PROMPT
Copy out every line that contains "number".

==================================================

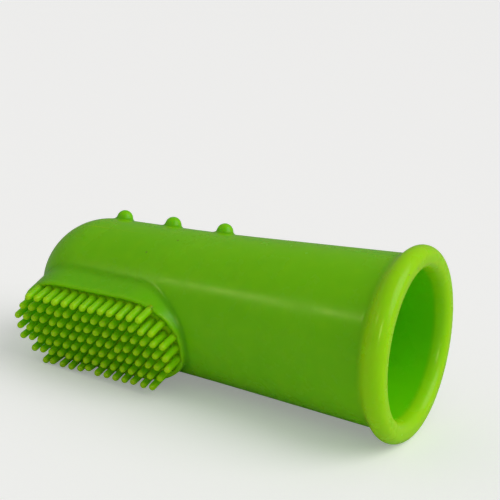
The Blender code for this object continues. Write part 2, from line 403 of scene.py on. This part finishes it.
def silicone(name, bristles):
    """Soft satin silicone, tinted through so thin parts pass light; its colour also holds
    painted highlights where it stands proud and painted shade in its hollows.
    """
    g = Graph(name)
    coords = g.add("ShaderNodeTexCoord").outputs["Object"]
    cloud = g.noise(70.0, 3.0, 0.5, coords)
    mottle = g.noise(480.0, 2.0, 0.5, coords)
    grain = g.noise(5200.0, 2.0, 0.6, coords)
    # Faint clouding in the tint, in two sizes.
    colour = g.mix(g.ramp(cloud, 0.35, 0.7, 0.0, 0.22), BODY, DEEP)
    colour = g.mix(g.ramp(mottle, 0.45, 0.75, 0.0, 0.06), colour, BRIGHT)
    if bristles:
        along = g.attribute("along")
        # Painted light: each bristle is lightened, most at its root, to lift the shade between
        # the bristles.
        colour = g.mix(g.ramp(along, 0.0, 0.6, 0.25, 0.15), colour, BRIGHT)
        # Painted highlight on the bristle tips.
        colour = g.mix(g.ramp(along, 0.6, 1.0, 0.0, 0.85), colour, TIP_HIGHLIGHT)
    else:
        bulge = g.attribute("bulge")
        # Painted highlight on edges and tips that stand proud.
        colour = g.mix(g.ramp(bulge, 0.2, 2.2, 0.0, 0.15), colour, BRIGHT)
        # Painted light on the rim and on the pad's floor between the bristles.
        colour = g.mix(g.math("MULTIPLY", g.attribute("rim"), 0.6), colour, BRIGHT)
        # Painted shade on the pad's outer wall and on the nubs.
        colour = g.mix(g.math("MULTIPLY", g.attribute("wall_shade"), 0.5), colour, DEEP)
        # Painted shade in hollows and creases.
        colour = g.mix(g.ramp(bulge, -1.0, -0.1, 0.6, 0.0), colour, DEEP)
        # Painted light inside the sleeve, standing in for light bouncing round in it.
        colour = g.mix(g.math("MULTIPLY", g.attribute("inside"), 0.7), colour, INSIDE_LIGHT)
        seam = g.seam(coords)
        # Painted highlight: a lighter line along the seam's ridge, whose relief is the bump
        # below.
        colour = g.mix(g.math("MULTIPLY", seam, 0.4), colour, BRIGHT)
    # A few specks of dust: small spots, kept only where a broad noise is high.
    spots = {"Vector": coords, "Scale": 420.0, "Randomness": 1.0}
    specks = g.add("ShaderNodeTexVoronoi", spots)
    spot = g.ramp(specks.outputs["Distance"], 0.05, 0.09, 1.0, 0.0)
    rare = g.ramp(g.noise(150.0, 0.0, 0.5, coords), 0.66, 0.70)
    speck = g.math("MULTIPLY", spot, rare)
    colour = g.mix(g.math("MULTIPLY", speck, 0.5), colour, DUST)
    g.put(g.shader.inputs["Base Color"], colour)

    # Patchy satin gloss.
    smear = g.noise(210.0, 4.0, 0.6, coords)
    rough = g.ramp(smear, 0.3, 0.72, 0.21, 0.32)
    rough = g.math("ADD", rough, g.math("MULTIPLY", speck, 0.25), clamp=True)
    g.put(g.shader.inputs["Roughness"], rough)

    # Moulding texture, which is weaker inside the sleeve.
    relief = 1.0
    if not bristles:
        relief = g.math("SUBTRACT", 1.0, g.math("MULTIPLY", g.attribute("inside"), 0.85))
    normal = g.bump(g.noise(700.0, 1.0, 0.5, coords), RIPPLE_DEPTH, relief)
    normal = g.bump(grain, GRAIN_DEPTH, relief, normal)
    if not bristles:
        normal = g.bump(seam, SEAM_DEPTH, 1.0, normal)
    g.put(g.shader.inputs["Normal"], normal)

    g.shader.inputs["IOR"].default_value = 1.41
    g.shader.inputs["Specular IOR Level"].default_value = 0.3
    g.shader.inputs["Subsurface Weight"].default_value = 0.9
    g.shader.inputs["Subsurface Radius"].default_value = (0.6, 1.0, 0.12)
    g.shader.inputs["Subsurface Scale"].default_value = SCATTER_REACH
    g.material.diffuse_color = TIP_HIGHLIGHT if bristles else BODY
    return g.material


# ---- the moulding ----
def surface_attributes(points):
    """What the material reads at each point, from 0 to 1 but for the bulge."""
    s, t, n = points.T
    mid_wall = np.where(s > NOSE_CENTRE, NOSE_RADIUS - WALL / 2, outer_radius(s) - WALL / 2)
    past = np.sqrt(np.maximum(s - NOSE_CENTRE, 0) ** 2 + t * t + n * n)
    side = pad_side(s, t)

    seam = (past > mid_wall) * np.clip((s - 38) / 10, 0, 1)
    inside = np.clip((mid_wall - past) / 0.3, 0, 1) * np.clip((s - 0.2) / 0.6, 0, 1)
    # Painted light on the rim, and on the pad's floor between the bristles to lift its shade.
    rim = np.clip(2.4 - s, 0, 1) * (1 - inside)
    rim = np.maximum(rim, np.clip(-side, 0, 1) * (n > 10))
    # Painted shade on the pad's outer wall with its foot, and on the nubs.
    wall_shade = np.clip(1 + side / 0.25, 0, 1) * np.clip((0.9 - side) / 0.5, 0, 1)
    wall_shade = wall_shade * np.clip(n - 4, 0, 1)
    proud = np.clip((np.hypot(t, n) - outer_radius(s) - 0.1) / 0.5, 0, 1)
    wall_shade = np.maximum(wall_shade, proud * (n < 6) * (s > 5) * 0.6)
    bulge = convexity(points)
    # The rim's own foot gets no painted shade in its hollow.
    bulge = np.where(s < 3.2, np.maximum(bulge, 0), bulge)
    return {"bulge": bulge, "seam": seam, "rim": rim, "inside": inside, "wall_shade": wall_shade}


def make_body():
    reach = RIM_RADIUS + RIM_BEAD + GRID_MARGIN
    low = (-RIM_BEAD - GRID_MARGIN, -reach, -reach)
    high = (NOSE_CENTRE + NOSE_RADIUS + GRID_MARGIN, reach, reach)
    points, quads = surface_net(low, high, GRID_STEP)
    points = settle(points, quads, 4)
    # The rim's mouth side is flat enough to stand on.
    points[:, 0] = np.maximum(points[:, 0], -RIM_LAND)
    body = mesh_object(
        "silicone_body",
        to_row(points),
        quads,
        silicone("body_silicone", False),
        surface_attributes(points),
    )
    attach(body, "sleeve")
    nubs = ["massage_nub_%d" % i for i in range(1, 10)]
    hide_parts("finger_sleeve", "mouth_rim", "bristle_pad", *nubs)
    return body


# ---- bristles ----
BRISTLE_PROFILE = (
    (10.3, 0.57),
    (10.6, 0.64),
    (10.75, 0.55),
    (11.05, 0.515),
    (11.5, 0.50),
    (12.0, 0.495),
    (12.5, 0.49),
    (12.9, 0.49),
    (13.25, 0.495),
)
BRISTLE_SIDES = 14
BALL_RADIUS = 0.5


def bristle(s, t, lean, rise):
    """Points, quads and triangles of one round-tipped bristle."""
    profile = list(BRISTLE_PROFILE)
    centre = TIP_HEIGHT - BALL_RADIUS + rise
    for degrees in (8, 28, 48, 68, 83):
        turn = math.radians(degrees)
        profile.append((centre + BALL_RADIUS * math.sin(turn), BALL_RADIUS * math.cos(turn)))
    rings, along = [], []
    for height, radius in profile:
        share = max(0.0, (height - PAD_FLOOR) / (TIP_HEIGHT - PAD_FLOOR))
        bend = share**BEND_POWER
        turns = np.arange(BRISTLE_SIDES) * 2 * math.pi / BRISTLE_SIDES
        ring = np.stack(
            [
                s + lean[0] * bend + radius * np.cos(turns),
                t + lean[1] * bend + radius * np.sin(turns),
                np.full(BRISTLE_SIDES, height),
            ],
            1,
        )
        rings.append(ring)
        along += [share] * BRISTLE_SIDES
    points = np.concatenate(rings)
    caps = [[s, t, profile[0][0]], [s + lean[0], t + lean[1], centre + BALL_RADIUS]]
    points = np.concatenate([points, caps])
    along += [0.0, 1.0]
    faces = []
    for level in range(len(profile) - 1):
        for i in range(BRISTLE_SIDES):
            j = (i + 1) % BRISTLE_SIDES
            a, b = level * BRISTLE_SIDES, (level + 1) * BRISTLE_SIDES
            faces += [(a + i, a + j, b + j), (a + i, b + j, b + i)]
    last = (len(profile) - 1) * BRISTLE_SIDES
    bottom, top = len(points) - 2, len(points) - 1
    for i in range(BRISTLE_SIDES):
        j = (i + 1) % BRISTLE_SIDES
        faces += [(j, i, bottom), (last + i, last + j, top)]
    return points, faces, along


def make_row(number, count, material, chance):
    t = (len(ROW_COUNTS) - 1) / 2 * ROW_SPACING - (number - 1) * ROW_SPACING
    points, faces, along = [], [], []
    for i in range(count):
        s = FIELD_CENTRE - (i - (count - 1) / 2) * PITCH
        lean = chance.normal(0, LEAN, 2)
        if chance.random() < STRAY_SHARE:
            lean = chance.normal(0, STRAY_LEAN, 2)
        made, sides, shares = bristle(s, t, lean, float(chance.normal(*RISE)))
        start = sum(len(part) for part in points)
        points.append(made)
        faces += [tuple(start + corner for corner in face) for face in sides]
        along += shares
    points = np.concatenate(points)
    points[:, 2] = np.minimum(points[:, 2], TIP_HEIGHT)
    name = "bristles_%d" % number
    row = mesh_object(name, to_row(points), faces, material, {"along": along})
    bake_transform(row)
    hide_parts("bristle_row_%d" % number)
    return row


# ---- studio ----
FLOOR = (0.90, 0.90, 0.895, 1)
BOUNCE = (0.80, 0.80, 0.79, 1)  # what the floor gives back to the brush
MIRRORED = (0.30, 0.30, 0.29, 1)  # what the silicone mirrors of the floor
GLOW = 0.28  # lifts the floor towards the white of a cut-out backdrop
BACKDROP = (0.842, 0.840, 0.832, 1)
SKY_STRENGTH = 0.40
SHEEN_STRENGTH = 0.16  # what the silicone mirrors of the sky
SUN_STRENGTH = 1.3
SUN_FROM = (0.85, 0.15, 0.80)
SUN_COLOUR = (1.0, 0.99, 0.97)
SUN_DEGREES = 50  # how wide the sun is, for soft shadows
FLOOR_REACH = 12.0
GLINT_COLOUR = (1.0, 1.0, 0.35)
# The strip lamp gives the gloss band along the sleeve, the kick lamp the glint on the rim.
# Their places and directions are in the brush's own frame, and their sizes in metres.
STRIP_AT = (235.6, -316.3, 186.9)
SLEEVE_SIDE = (16.0, -8.0, 7.0)
STRIP_ALONG = (-0.867, -0.166, 0.470)
STRIP_WATTS, STRIP_SIZE = 0.132, (0.085, 0.010)
KICK_FROM = (-0.427, -0.649, 0.630)
KICK_ALONG = (0.0, 0.75, 0.66)
KICK_DISTANCE = 0.5  # metres, from the middle of the brush, which is in the row frame
KICK_WATTS, KICK_SIZE = 0.52, (0.11, 0.02)
BRUSH_MIDDLE = (0.0, 0.0, 0.013)


def turn_to(item, back, side):
    """Points the item's -Z away from back, with its X as near to side as can be."""
    z = Vector(back).normalized()
    x = Vector(side)
    x = (x - z * x.dot(z)).normalized()
    item.matrix_world = (
        Matrix.Translation(item.location) @ Matrix((x, z.cross(x), z)).transposed().to_4x4()
    )


def add_light(name, kind, place, back, side, energy, colour):
    data = bpy.data.lights.new(name, kind)
    data.energy = energy
    data.color = colour
    lamp = bpy.data.objects.new(name, data)
    bpy.context.scene.collection.objects.link(lamp)
    lamp.location = place
    turn_to(lamp, back, side)
    return lamp


def add_glint(name, place, back, along, energy, size):
    """A lamp that shows only as a reflection; back and along are in the brush's own frame."""
    back, along = (Vector(np.array(v) @ BASIS) for v in (back, along))
    lamp = add_light(name, "AREA", place, back, along, energy, GLINT_COLOUR)
    lamp.data.shape = "RECTANGLE"
    lamp.data.size, lamp.data.size_y = size
    lamp.visible_diffuse = False


def make_studio():
    bm = bmesh.new()
    bmesh.ops.create_grid(bm, x_segments=8, y_segments=8, size=FLOOR_REACH)
    mesh = bpy.data.meshes.new("studio_floor")
    bm.to_mesh(mesh)
    bm.free()
    floor = bpy.data.objects.new("studio_floor", mesh)
    bpy.context.scene.collection.objects.link(floor)
    g = Graph("studio_paper")
    coords = g.add("ShaderNodeTexCoord").outputs["Object"]
    paper = g.noise(900.0, 2.0, 0.5, coords)
    shade = tuple(value - 0.015 for value in FLOOR[:3]) + (1,)
    path = g.add("ShaderNodeLightPath")
    seen = path.outputs["Is Camera Ray"]
    back = g.mix(path.outputs["Is Glossy Ray"], BOUNCE, MIRRORED)
    tone = g.mix(paper, FLOOR, shade)
    g.put(g.shader.inputs["Base Color"], g.mix(seen, back, tone))
    g.put(g.shader.inputs["Emission Color"], FLOOR)
    g.put(g.shader.inputs["Emission Strength"], g.math("MULTIPLY", seen, GLOW))
    g.shader.inputs["Roughness"].default_value = 0.9
    g.shader.inputs["Specular IOR Level"].default_value = 0.1
    mesh.materials.append(g.material)

    world = bpy.data.worlds.new("studio")
    bpy.context.scene.world = world
    world.use_nodes = True
    tree = world.node_tree
    tree.nodes.clear()
    out = tree.nodes.new("ShaderNodeOutputWorld")
    path = tree.nodes.new("ShaderNodeLightPath")
    light = None
    for ray, colour, strength in (
        (None, (1, 1, 1, 1), SKY_STRENGTH),
        ("Is Glossy Ray", (1, 1, 1, 1), SHEEN_STRENGTH),
        ("Is Camera Ray", BACKDROP, 1.0),
    ):
        sky = tree.nodes.new("ShaderNodeBackground")
        sky.inputs["Color"].default_value = colour
        sky.inputs["Strength"].default_value = strength
        if light is None:
            light = sky.outputs[0]
            continue
        mix = tree.nodes.new("ShaderNodeMixShader")
        tree.links.new(path.outputs[ray], mix.inputs[0])
        tree.links.new(light, mix.inputs[1])
        tree.links.new(sky.outputs[0], mix.inputs[2])
        light = mix.outputs[0]
    tree.links.new(light, out.inputs[0])

    sun = add_light("sun_light", "SUN", SUN_FROM, SUN_FROM, (1, 0, 0), SUN_STRENGTH, SUN_COLOUR)
    sun.data.angle = math.radians(SUN_DEGREES)
    back = [a - b for a, b in zip(STRIP_AT, SLEEVE_SIDE)]
    add_glint("strip_light", point(*STRIP_AT), back, STRIP_ALONG, STRIP_WATTS, STRIP_SIZE)
    kick_at = Vector(np.array(KICK_FROM) @ BASIS) * KICK_DISTANCE + Vector(BRUSH_MIDDLE)
    add_glint("kick_light", kick_at, KICK_FROM, KICK_ALONG, KICK_WATTS, KICK_SIZE)


def make_view_transform():
    bpy.context.scene.view_settings.view_transform = "Standard"
    bpy.context.scene.view_settings.look = "None"


# Where the camera stands and how it is turned, in the brush's own frame.
EYE = (-44.46, -77.93, 101.23)
FORWARD = (0.4806, 0.4872, -0.7292)
UP = (0.1436, -0.8640, -0.4826)
SENSOR, LENS = 36.0, 74.8


def make_camera():
    data = bpy.data.cameras.new("camera")
    data.sensor_width, data.lens = SENSOR, LENS
    data.clip_start, data.clip_end = 0.01, 20.0
    camera = bpy.data.objects.new("camera", data)
    bpy.context.scene.collection.objects.link(camera)
    forward = Vector(np.array(FORWARD) @ BASIS).normalized()
    up = Vector(np.array(UP) @ BASIS)
    right = forward.cross(up).normalized()
    up = right.cross(forward)
    turn = Matrix((right, up, -forward)).transposed()
    camera.matrix_world = Matrix.Translation(point(*EYE)) @ turn.to_4x4()
    bpy.context.scene.camera = camera


make_studio()
make_view_transform()
make_camera()
make_body()
bristle_material = silicone("bristle_silicone", True)
chance = np.random.default_rng(SEED)
for number, count in enumerate(ROW_COUNTS, 1):
    make_row(number, count, bristle_material, chance)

==================================================

RIGHT ANSWER
def make_row(number, count, material, chance):
    t = (len(ROW_COUNTS) - 1) / 2 * ROW_SPACING - (number - 1) * ROW_SPACING
    name = "bristles_%d" % number
    hide_parts("bristle_row_%d" % number)
for number, count in enumerate(ROW_COUNTS, 1):
    make_row(number, count, bristle_material, chance)